What is the simplest story that we could tell about these data



In [ ]:

    
mean=numpy.mean(d,0)
print mean

Is there a relation between processing speed and age? Compute the linear regression equation to find out.



In [ ]:



In [ ]:

    
slope,intercept,r,p,se=scipy.stats.linregress(d[:,0],d[:,1])



In [ ]:

    
print 'processing speed = %f + %f*age'%(intercept,slope)
print 'p =',p

def get_RMSE(y,pred):
    return numpy.sqrt(numpy.mean((y - pred)**2))

def get_R2(y,pred):
    """ compute r-squared"""
    return numpy.corrcoef(y,pred)[0,1]**2

ax=plt.scatter(d[:,0],d[:,1])
plt.xlabel('age')
plt.ylabel('processing speed')
plt.plot(d[:,0], slope * d[:,0] + intercept, color='red')
# plot residual lines
d_predicted=slope*d[:,0] + intercept
for i in range(d.shape[0]):
    x=d[i,0]
    y=d[i,1]
    plt.plot([x,x],[d_predicted[i],y],color='blue')

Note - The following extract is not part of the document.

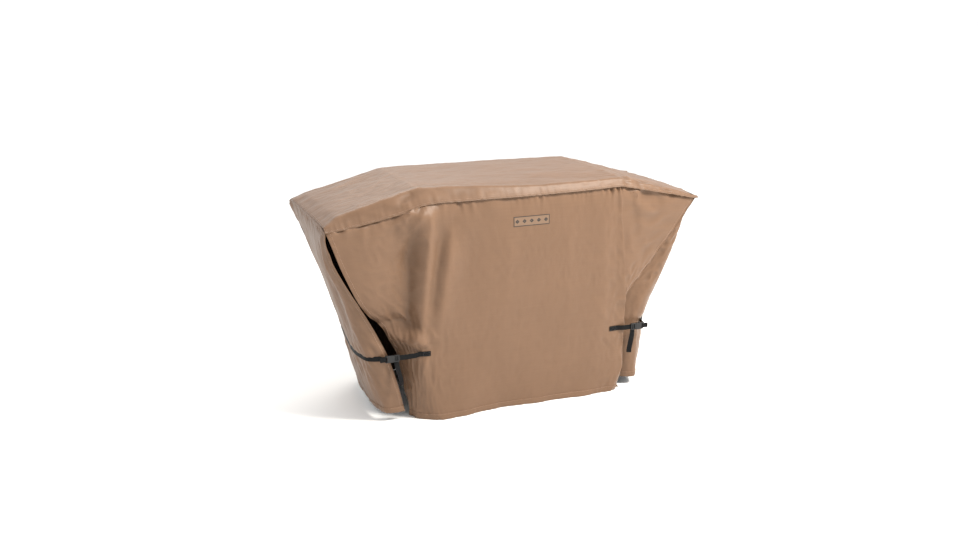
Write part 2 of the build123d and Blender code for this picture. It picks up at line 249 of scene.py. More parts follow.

RMSE=get_RMSE(d[:,1],d_predicted)
rsq=get_R2(d[:,1],d_predicted)
print 'rsquared=',rsq

This shows us that linear regression can provide a simple description of a complex dataset - we can describe the entire dataset in 2 numbers. Now let's ask how good this description is for a new dataset generated by the same process:



In [ ]:

    
d_new=make_continuous_data(N=n)
d_new_predicted=intercept + slope*d[:,0]
RMSE_new=get_RMSE(d_new[:,1],d_new_predicted)
rsq_new=get_R2(d_new[:,1],d_new_predicted)
print 'R2 for new data:',rsq_new

ax=plt.scatter(d_new[:,0],d_new[:,1])
plt.xlabel('age')
plt.ylabel('processing speed')
plt.plot(d_new[:,0], slope * d_new[:,0] + intercept, color='red')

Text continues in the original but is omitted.